▶ [Task instructions] Repeat only the lines from the line containing "What FreeCAD Python" through the line containing "BEARER_T = 0.25", both included, exactly as they stand.

(Items from a dataset)
---
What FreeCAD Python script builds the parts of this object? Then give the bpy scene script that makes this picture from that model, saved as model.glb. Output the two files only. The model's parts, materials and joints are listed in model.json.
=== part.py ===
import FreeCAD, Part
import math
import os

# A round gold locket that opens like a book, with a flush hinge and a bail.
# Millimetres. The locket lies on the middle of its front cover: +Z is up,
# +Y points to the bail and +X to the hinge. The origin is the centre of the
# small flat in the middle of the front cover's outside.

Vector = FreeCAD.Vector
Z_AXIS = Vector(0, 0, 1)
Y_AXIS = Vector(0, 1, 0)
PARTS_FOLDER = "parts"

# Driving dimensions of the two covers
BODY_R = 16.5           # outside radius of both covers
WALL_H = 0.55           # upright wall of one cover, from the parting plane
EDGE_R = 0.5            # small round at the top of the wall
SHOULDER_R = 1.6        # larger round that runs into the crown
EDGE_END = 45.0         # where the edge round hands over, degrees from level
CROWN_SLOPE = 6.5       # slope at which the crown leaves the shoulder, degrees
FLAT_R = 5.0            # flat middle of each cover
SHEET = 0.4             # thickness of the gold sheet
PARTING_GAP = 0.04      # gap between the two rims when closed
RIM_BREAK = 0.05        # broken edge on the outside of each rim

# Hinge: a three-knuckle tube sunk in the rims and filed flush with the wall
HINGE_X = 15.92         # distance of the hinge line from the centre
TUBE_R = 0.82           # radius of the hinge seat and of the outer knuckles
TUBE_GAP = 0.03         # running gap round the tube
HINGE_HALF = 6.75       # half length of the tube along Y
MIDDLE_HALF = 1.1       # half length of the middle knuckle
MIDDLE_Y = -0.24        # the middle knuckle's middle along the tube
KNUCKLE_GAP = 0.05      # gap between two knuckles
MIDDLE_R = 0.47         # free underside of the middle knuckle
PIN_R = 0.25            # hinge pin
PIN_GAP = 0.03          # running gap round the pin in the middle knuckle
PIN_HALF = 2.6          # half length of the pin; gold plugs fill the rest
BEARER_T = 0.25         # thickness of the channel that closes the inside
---
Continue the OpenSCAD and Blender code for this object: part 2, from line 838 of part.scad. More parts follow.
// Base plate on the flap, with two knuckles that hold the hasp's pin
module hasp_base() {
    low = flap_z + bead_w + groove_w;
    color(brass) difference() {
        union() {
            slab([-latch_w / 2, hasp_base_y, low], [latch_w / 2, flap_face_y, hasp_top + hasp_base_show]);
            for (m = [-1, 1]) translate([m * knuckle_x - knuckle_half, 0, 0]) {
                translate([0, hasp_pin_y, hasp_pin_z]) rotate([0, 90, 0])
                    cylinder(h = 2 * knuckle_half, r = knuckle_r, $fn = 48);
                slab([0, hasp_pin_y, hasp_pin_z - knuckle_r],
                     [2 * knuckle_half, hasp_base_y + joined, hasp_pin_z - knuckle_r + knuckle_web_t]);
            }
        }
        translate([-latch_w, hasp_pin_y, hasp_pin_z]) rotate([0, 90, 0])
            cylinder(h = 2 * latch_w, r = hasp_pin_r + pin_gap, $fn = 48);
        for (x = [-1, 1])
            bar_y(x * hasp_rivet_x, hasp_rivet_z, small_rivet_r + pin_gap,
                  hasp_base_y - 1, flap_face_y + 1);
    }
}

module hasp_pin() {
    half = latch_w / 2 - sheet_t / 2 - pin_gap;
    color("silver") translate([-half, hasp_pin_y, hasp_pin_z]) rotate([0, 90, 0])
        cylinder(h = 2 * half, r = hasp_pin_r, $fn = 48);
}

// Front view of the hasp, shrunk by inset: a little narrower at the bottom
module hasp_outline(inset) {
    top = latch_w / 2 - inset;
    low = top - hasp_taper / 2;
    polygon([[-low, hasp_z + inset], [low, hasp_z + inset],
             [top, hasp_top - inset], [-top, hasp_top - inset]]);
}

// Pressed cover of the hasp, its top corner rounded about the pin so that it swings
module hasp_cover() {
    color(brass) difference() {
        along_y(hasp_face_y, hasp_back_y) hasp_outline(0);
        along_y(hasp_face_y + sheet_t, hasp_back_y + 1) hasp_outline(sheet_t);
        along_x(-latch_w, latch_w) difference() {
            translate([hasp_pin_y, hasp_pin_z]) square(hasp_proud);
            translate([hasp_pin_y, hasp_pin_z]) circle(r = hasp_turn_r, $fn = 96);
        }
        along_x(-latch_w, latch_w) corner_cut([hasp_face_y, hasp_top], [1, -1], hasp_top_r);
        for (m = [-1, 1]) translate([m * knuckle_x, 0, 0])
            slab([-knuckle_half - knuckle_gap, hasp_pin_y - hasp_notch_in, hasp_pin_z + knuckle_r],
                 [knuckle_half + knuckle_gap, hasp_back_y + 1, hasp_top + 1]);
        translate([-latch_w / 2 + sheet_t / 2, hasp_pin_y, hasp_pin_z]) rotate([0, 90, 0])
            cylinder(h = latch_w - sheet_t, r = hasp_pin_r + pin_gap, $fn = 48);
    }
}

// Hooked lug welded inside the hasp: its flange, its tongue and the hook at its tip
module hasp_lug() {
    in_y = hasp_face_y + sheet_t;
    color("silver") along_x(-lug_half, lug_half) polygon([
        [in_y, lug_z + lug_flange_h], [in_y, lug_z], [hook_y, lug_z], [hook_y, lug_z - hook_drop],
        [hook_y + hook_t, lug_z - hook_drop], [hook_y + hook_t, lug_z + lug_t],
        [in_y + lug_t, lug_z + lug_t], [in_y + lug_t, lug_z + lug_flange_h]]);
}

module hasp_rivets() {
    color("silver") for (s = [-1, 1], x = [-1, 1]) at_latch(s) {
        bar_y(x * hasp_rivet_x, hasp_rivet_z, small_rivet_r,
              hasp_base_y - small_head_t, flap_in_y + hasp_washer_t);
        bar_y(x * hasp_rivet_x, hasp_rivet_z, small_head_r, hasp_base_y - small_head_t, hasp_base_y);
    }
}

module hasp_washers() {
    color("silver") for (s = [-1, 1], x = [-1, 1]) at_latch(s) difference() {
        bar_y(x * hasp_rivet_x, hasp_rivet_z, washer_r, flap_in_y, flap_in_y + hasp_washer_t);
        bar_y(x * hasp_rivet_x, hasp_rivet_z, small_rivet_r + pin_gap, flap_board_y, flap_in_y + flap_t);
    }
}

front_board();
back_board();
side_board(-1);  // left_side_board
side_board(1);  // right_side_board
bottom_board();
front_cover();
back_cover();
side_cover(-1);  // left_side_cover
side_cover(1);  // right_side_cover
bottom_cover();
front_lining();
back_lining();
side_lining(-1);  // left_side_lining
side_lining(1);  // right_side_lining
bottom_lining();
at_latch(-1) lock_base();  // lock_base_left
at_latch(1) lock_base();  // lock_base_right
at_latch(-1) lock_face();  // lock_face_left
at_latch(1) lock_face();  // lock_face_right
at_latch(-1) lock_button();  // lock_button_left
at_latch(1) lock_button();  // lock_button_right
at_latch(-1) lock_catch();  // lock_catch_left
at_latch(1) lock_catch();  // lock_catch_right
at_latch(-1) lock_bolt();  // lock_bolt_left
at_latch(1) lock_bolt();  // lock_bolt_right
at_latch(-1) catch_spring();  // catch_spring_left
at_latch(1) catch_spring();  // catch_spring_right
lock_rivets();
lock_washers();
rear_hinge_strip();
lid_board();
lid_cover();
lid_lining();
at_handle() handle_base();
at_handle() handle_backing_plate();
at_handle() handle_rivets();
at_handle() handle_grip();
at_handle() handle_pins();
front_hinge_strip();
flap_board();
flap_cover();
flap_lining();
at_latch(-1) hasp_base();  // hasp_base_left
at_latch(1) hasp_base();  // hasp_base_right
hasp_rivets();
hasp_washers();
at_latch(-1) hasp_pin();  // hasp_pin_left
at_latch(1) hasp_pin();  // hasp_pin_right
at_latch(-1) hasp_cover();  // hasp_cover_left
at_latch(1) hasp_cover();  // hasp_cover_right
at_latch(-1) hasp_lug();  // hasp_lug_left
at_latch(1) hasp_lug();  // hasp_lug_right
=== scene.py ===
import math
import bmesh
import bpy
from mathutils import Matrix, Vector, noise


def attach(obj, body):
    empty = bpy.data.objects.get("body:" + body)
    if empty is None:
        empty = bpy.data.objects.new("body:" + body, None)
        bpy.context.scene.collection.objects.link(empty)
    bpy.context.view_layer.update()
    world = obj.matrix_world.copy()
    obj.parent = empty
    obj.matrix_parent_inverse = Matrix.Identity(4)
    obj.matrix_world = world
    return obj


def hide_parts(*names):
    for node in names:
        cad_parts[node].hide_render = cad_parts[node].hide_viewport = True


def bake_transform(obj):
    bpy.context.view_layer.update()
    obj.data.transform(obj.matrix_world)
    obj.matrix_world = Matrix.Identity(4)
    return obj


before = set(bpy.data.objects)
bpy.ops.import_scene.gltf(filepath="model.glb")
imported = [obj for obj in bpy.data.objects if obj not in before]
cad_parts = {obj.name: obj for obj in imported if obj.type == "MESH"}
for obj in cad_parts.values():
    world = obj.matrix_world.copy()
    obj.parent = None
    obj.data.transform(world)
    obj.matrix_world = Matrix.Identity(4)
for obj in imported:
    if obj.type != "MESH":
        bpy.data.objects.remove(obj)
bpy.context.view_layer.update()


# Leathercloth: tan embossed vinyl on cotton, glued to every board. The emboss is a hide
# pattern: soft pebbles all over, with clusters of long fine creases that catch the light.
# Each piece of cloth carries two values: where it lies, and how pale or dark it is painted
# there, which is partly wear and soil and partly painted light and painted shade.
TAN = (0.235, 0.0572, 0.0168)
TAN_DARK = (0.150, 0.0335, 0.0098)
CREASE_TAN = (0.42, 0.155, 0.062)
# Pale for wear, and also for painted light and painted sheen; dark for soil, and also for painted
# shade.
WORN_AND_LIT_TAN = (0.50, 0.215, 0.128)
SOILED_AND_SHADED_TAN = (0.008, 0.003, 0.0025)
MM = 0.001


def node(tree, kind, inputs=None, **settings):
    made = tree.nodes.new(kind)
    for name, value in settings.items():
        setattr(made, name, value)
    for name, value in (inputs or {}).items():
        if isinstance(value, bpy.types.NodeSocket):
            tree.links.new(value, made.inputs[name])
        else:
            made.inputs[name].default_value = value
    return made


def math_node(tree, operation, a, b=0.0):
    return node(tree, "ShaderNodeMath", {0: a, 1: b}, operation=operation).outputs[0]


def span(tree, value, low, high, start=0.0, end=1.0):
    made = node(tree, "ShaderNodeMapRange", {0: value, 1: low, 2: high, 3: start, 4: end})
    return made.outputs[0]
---
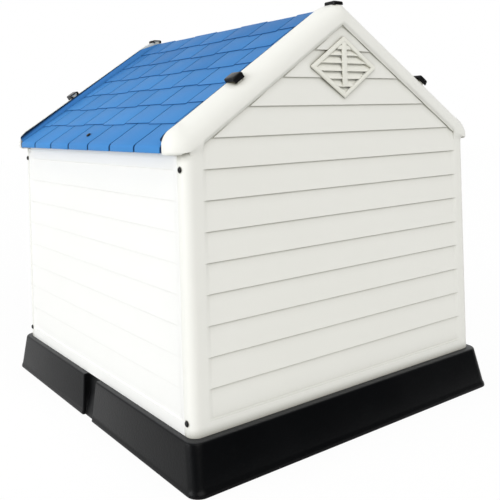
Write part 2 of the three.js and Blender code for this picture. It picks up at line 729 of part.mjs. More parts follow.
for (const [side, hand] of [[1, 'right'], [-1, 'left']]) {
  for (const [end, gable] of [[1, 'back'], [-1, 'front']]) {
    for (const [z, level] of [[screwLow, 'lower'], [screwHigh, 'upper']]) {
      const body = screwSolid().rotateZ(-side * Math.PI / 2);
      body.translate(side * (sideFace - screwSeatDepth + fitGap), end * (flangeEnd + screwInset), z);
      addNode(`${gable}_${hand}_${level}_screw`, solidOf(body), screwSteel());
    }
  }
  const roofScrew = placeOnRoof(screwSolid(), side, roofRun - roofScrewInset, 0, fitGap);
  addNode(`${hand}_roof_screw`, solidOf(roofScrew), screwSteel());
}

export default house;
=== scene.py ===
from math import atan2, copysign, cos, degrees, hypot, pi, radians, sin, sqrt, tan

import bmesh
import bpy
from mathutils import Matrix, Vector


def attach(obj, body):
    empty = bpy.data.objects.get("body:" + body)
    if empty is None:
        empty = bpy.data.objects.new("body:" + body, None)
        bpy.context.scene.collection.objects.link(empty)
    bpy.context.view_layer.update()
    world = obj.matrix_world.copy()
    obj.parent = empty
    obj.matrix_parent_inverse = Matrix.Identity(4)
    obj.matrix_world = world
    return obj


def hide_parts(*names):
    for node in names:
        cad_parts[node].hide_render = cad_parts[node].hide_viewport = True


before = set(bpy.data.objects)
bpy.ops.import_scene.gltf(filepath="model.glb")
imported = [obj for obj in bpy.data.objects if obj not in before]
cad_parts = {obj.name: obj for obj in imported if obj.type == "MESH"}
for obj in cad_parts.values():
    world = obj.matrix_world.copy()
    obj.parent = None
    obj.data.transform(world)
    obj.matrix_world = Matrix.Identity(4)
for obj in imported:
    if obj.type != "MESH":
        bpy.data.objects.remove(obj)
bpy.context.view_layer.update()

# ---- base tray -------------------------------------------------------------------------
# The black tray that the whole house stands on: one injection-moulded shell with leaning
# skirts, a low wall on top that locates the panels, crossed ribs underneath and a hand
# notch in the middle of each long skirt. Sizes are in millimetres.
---
▶ [Solved problem]
What FreeCAD Python script builds the parts of this object? Then give the bpy scene script that makes this picture from that model, saved as model.glb. Output the two files only. The model's parts, materials and joints are listed in model.json.
=== part.py ===
import FreeCAD, Part
import math
import os

# A round gold locket that opens like a book, with a flush hinge and a bail.
# Millimetres. The locket lies on the middle of its front cover: +Z is up,
# +Y points to the bail and +X to the hinge. The origin is the centre of the
# small flat in the middle of the front cover's outside.

Vector = FreeCAD.Vector
Z_AXIS = Vector(0, 0, 1)
Y_AXIS = Vector(0, 1, 0)
PARTS_FOLDER = "parts"

# Driving dimensions of the two covers
BODY_R = 16.5           # outside radius of both covers
WALL_H = 0.55           # upright wall of one cover, from the parting plane
EDGE_R = 0.5            # small round at the top of the wall
SHOULDER_R = 1.6        # larger round that runs into the crown
EDGE_END = 45.0         # where the edge round hands over, degrees from level
CROWN_SLOPE = 6.5       # slope at which the crown leaves the shoulder, degrees
FLAT_R = 5.0            # flat middle of each cover
SHEET = 0.4             # thickness of the gold sheet
PARTING_GAP = 0.04      # gap between the two rims when closed
RIM_BREAK = 0.05        # broken edge on the outside of each rim

# Hinge: a three-knuckle tube sunk in the rims and filed flush with the wall
HINGE_X = 15.92         # distance of the hinge line from the centre
TUBE_R = 0.82           # radius of the hinge seat and of the outer knuckles
TUBE_GAP = 0.03         # running gap round the tube
HINGE_HALF = 6.75       # half length of the tube along Y
MIDDLE_HALF = 1.1       # half length of the middle knuckle
MIDDLE_Y = -0.24        # the middle knuckle's middle along the tube
KNUCKLE_GAP = 0.05      # gap between two knuckles
MIDDLE_R = 0.47         # free underside of the middle knuckle
PIN_R = 0.25            # hinge pin
PIN_GAP = 0.03          # running gap round the pin in the middle knuckle
PIN_HALF = 2.6          # half length of the pin; gold plugs fill the rest
BEARER_T = 0.25         # thickness of the channel that closes the inside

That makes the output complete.